If something sounds too good to be true, IT IS!

Epilogue: Harry spent one night in jail and took a plea bargain which included one year of probation with no internet access allowed. Nadia is looking for another lonely man to marry. Teeth are optional.

  1. Suz
    August 29, 2011 at 4:46 pm

    Sad. More pity than sympathy. Anyone who can read internet correspondence and follow directions, can learn to recognize fraud. Stupidity has to be pretty extreme in order to excuse ignorance. He is just stupid enough to CHOOSE ignorance, but not quite stupid enough for his ignorance to not be his fault.

    • August 29, 2011 at 7:32 pm

      Whenever I get a call to their house I just want to bury my head in the dirt.

  2. August 29, 2011 at 5:23 pm

    Oh for skudd’s sake!

  3. August 31, 2011 at 5:29 am

    People still fall for this?! Amazing self-confidence these Skudd’s have. Wow.

    • August 31, 2011 at 8:57 am

      People still fall for the “foreign country, help me get my money out” fraud. The other one I love is the “lottery winnings you may not know about.” Every few months this comes across my desk as well. This is why I have a perpetual red bump on my forehead. If I had a cement desk I would need stitches.

  4. September 1, 2011 at 11:39 am

    I’m retired law enforcement and I’m enjoying the stories…which must mean I’m either brain dead or a masochist. It’s funny, no matter what size department or city, they all have an assortment of Harry Skudds!

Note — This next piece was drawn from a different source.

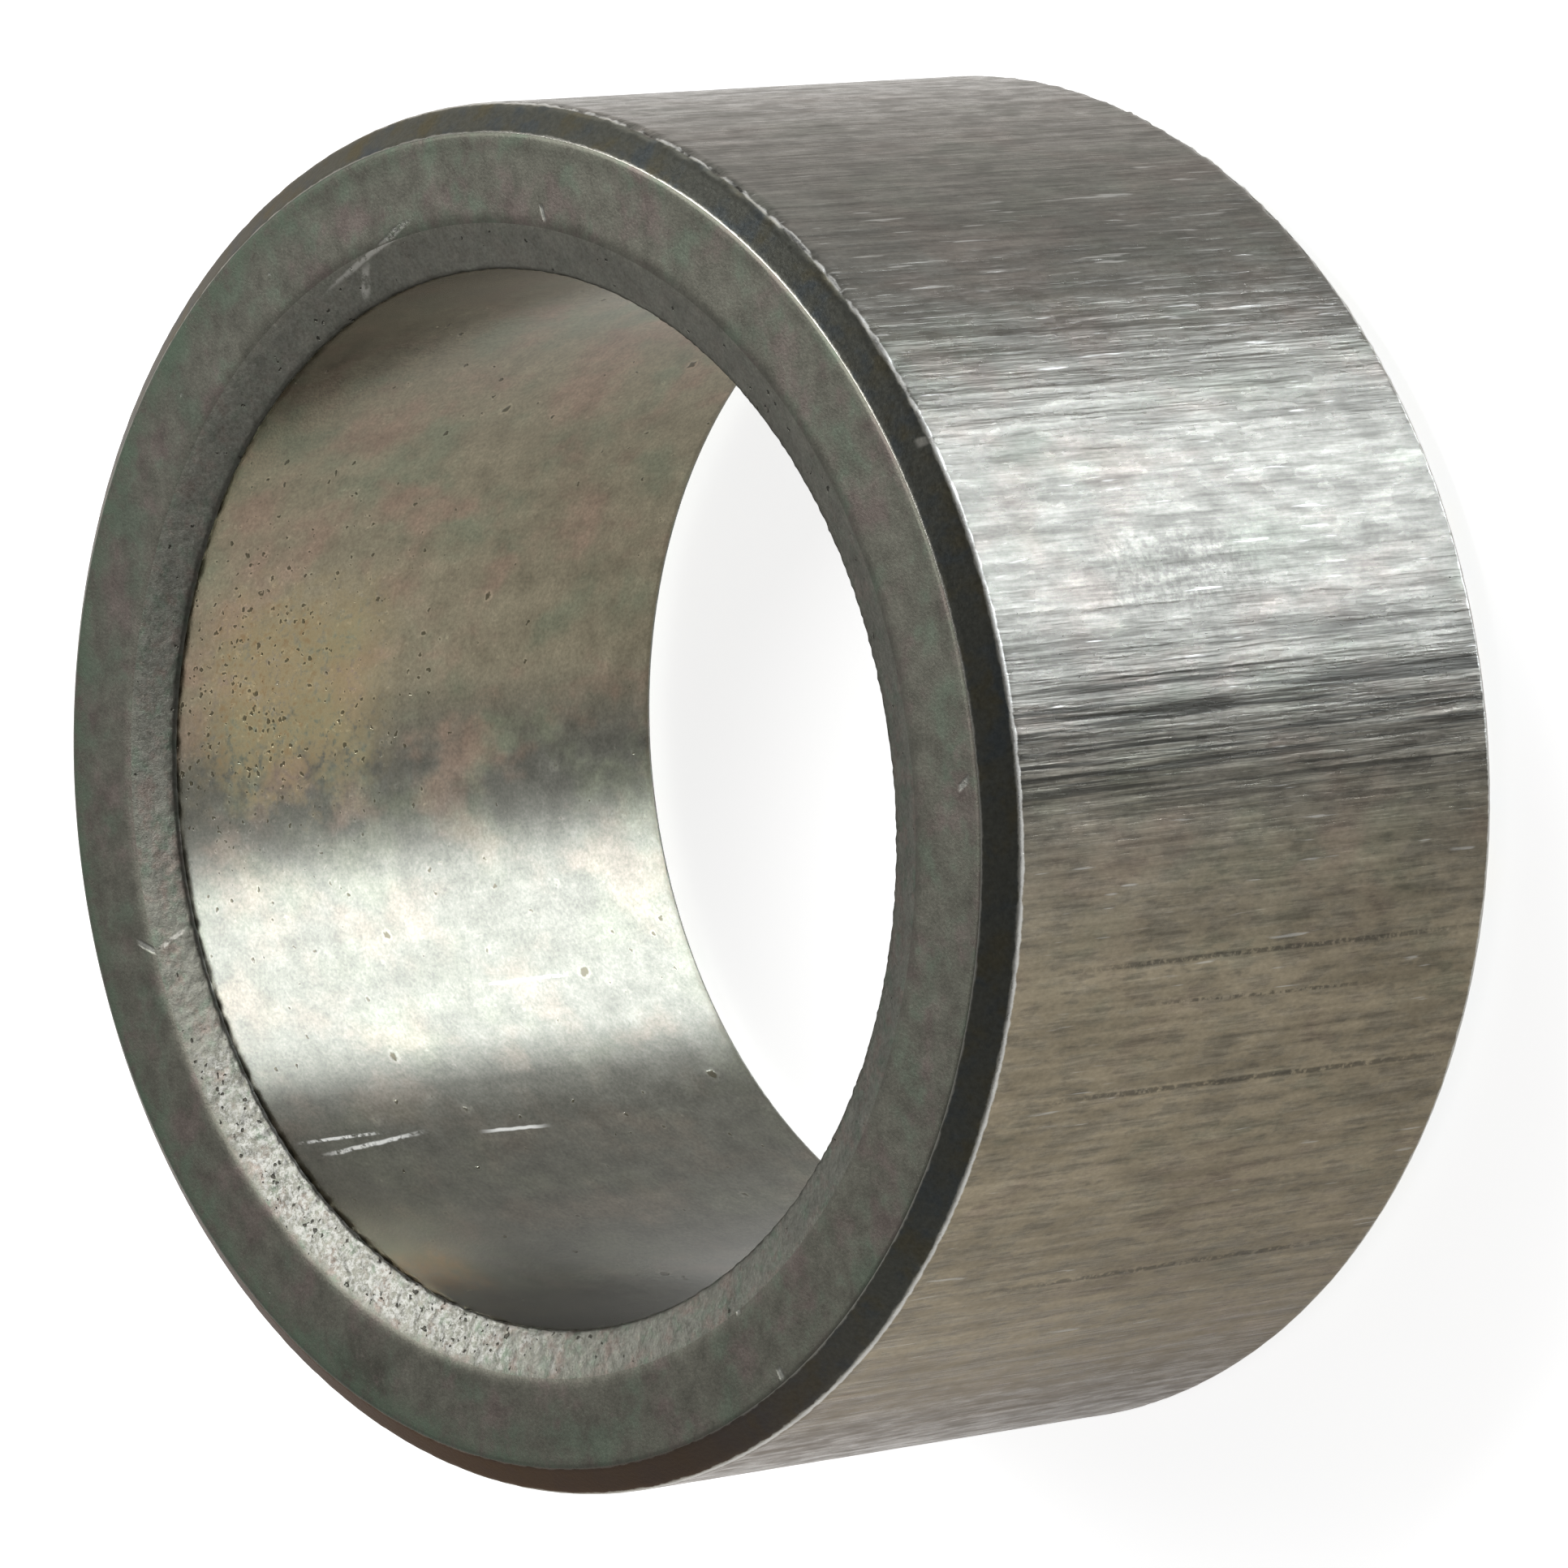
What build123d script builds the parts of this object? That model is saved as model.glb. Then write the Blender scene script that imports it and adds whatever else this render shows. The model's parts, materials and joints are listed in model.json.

    • September 1, 2011 at 12:34 pm

      Thank you, it’s horrible of me to say but I’m thankful Small Town is not alone. If you enjoy my stories you couldn’t possibly be brain dead. I’ll have to think about masochistic though:-)

  5. September 2, 2011 at 9:14 am

    What a story! It’s a good thing you know how to control dogs, I can just picture them running around the “porch”. I wonder if Harry used his own picture on the internet?! All kidding aside it is a shame when people get mislead like that.